Mme Gisèle Balthazard, A.V.A.

Membre du comité de discipline

 

(s) Stéphane Côté___ ________________

M. Stéphane Côté, A.V.C.

Membre du comité de discipline

 

 

 

Me Jean-François Noiseux

BÉLANGER LONGTIN, s.e.n.c.r.l.

Procureurs de la partie plaignante

 

Me Jean-David Fortier

Jean-David Fortier, avocat

Procureur de la partie intimée

 

Date d’audience :

Le 4 novembre 2015

 

 

COPIE CONFORME À L’ORIGINAL SIGNÉ

 



[1] Champagne c. Lanthier, CD00-0836, décision sur culpabilité du 17 octobre 2011.

[2] Représentations supplémentaires de l’intimé du 6 mai 2015.

[3] Voir la note 1.

[4] Champagne c. Cartier, CD00-0792, décision sur culpabilité du 28 janvier 2011; Champagne c. Raymond, CD00-0829, décision sur culpabilité du 22 juin 2011.

[5] Représentations supplémentaires de la plaignante.

[6] Champagne c. Lanthier, CD00-0836, décision sur culpabilité et sanction rendue le 17 octobre 2011.

[7] Champagne c. Raymond, CD00-0829, décision sur culpabilité et sanction rendue le 22 juin 2011.

[8] Articles 1 à 15.

[9] Thibault c. Talbi, CD00-0759, décision sur culpabilité et sanction rendue le 1er mars 2010; Champagne c. Messier, CD00-0927, décisions sur culpabilité du 21 novembre 2012 et sur sanction du 25 septembre 2014; Lelièvre c. Potvin, CD00-0954, décisions sur culpabilité du 27 mai 2014 et sur sanction du 2 mars 2015.

[10] Douglas c.

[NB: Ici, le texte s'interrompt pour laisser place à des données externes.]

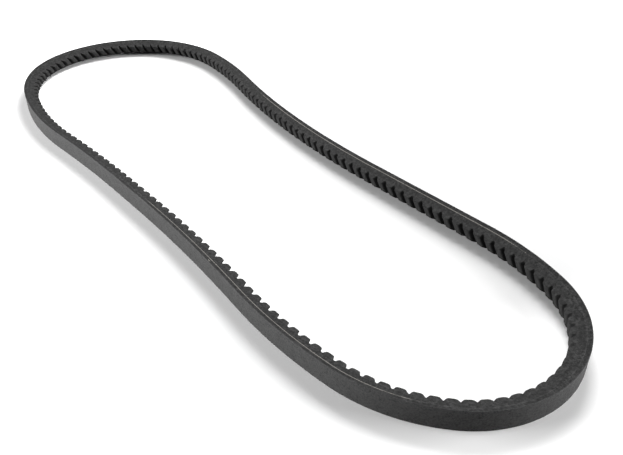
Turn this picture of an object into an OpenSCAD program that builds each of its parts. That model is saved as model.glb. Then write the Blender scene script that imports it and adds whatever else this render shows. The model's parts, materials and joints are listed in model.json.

Sa Majesté la Reine, [2002] Can LII 32492 (QC C.A.).

[11] Notamment : Roy c. Médecins, 1998 Q.C.T.P. 1735 ; Tremblay c. Ordre professionnel des Arpenteurs-géomètres [2001] D.D.O.P. 245 (T.P.); Malouin c. Notaires, D.D.E. 2002 D-23 (T.P.); Stebenne c. Ordre professionnel des Médecins [2002] D.D.O.P. 280 (T.P.).